Filho da mãe, Hugo Gonçalves

terça-feira, 1 de março de 2022

Reflexologia

À medida que sol vai avançando e começa a incidir directamente nas janelas - o que, nesta altura do ano, acontece mais para meio da manhã - a luz reflecte em algumas superfícies e projecta-se nas paredes e no tecto da sala.  

É por esta altura que Beatriz começa a ficar intrigada. De olhos esbugalhados, fixados naquelas manchas que certamente não compreende, levanta-se e dirigi-se até elas, para as ver de mais perto. Qual astrónomo que varre a abóbada celeste em busca de estrelas, Beatriz perscruta o tecto polvilhado de rasgões luminosos. A espaços, olha para nós e solta pequenos miados, como que partilhando o mistério connosco. 

Sobe para cima da mesa, para cima dos móveis, para ficar mais perto, possivelmente desejando ter um telescópio que auxiliasse a observação. Quando os objectos estão nas paredes, opta por uma observação ainda mais directa: apoia-se nas patas de trás e estica-se para lhes tocar com as patas dianteiras. 

É certo que, por vezes, a culpa é nossa: sentados no sofá e armados em safados, pegamos no telemóvel naquela posição e inclinação óptimas para gerar um reflexo. Que é ainda mais convidativo que os outros estáticos, uma vez que este tem o condão de se mexer.
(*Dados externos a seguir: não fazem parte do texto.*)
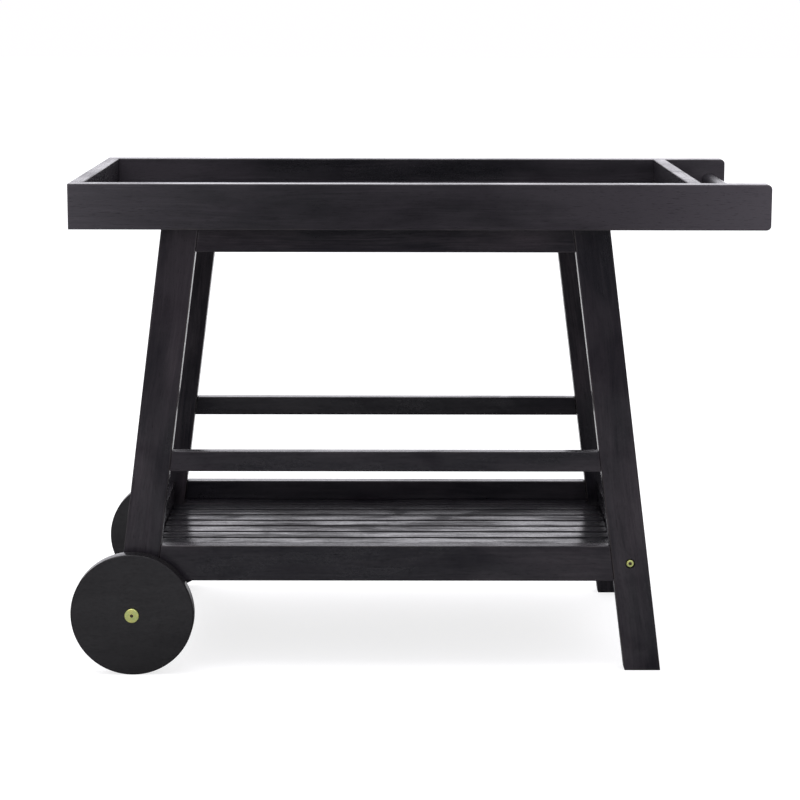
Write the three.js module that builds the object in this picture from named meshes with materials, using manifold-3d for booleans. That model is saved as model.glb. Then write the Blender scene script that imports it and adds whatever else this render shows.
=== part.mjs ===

De inicio dava por mim a tentar explicar-lhe "Beatriz, é só um reflexo sua maluquinha". Com o tempo, fui percebendo que o conceito de "só um reflexo" não existe. Ironia do destino: agora, quando chega aquela hora, também eu viro a cabeça para cima e aprecio aqueles rasgões luminosos, projectados no bocado de edifício que nos separa dos vizinhos de cima.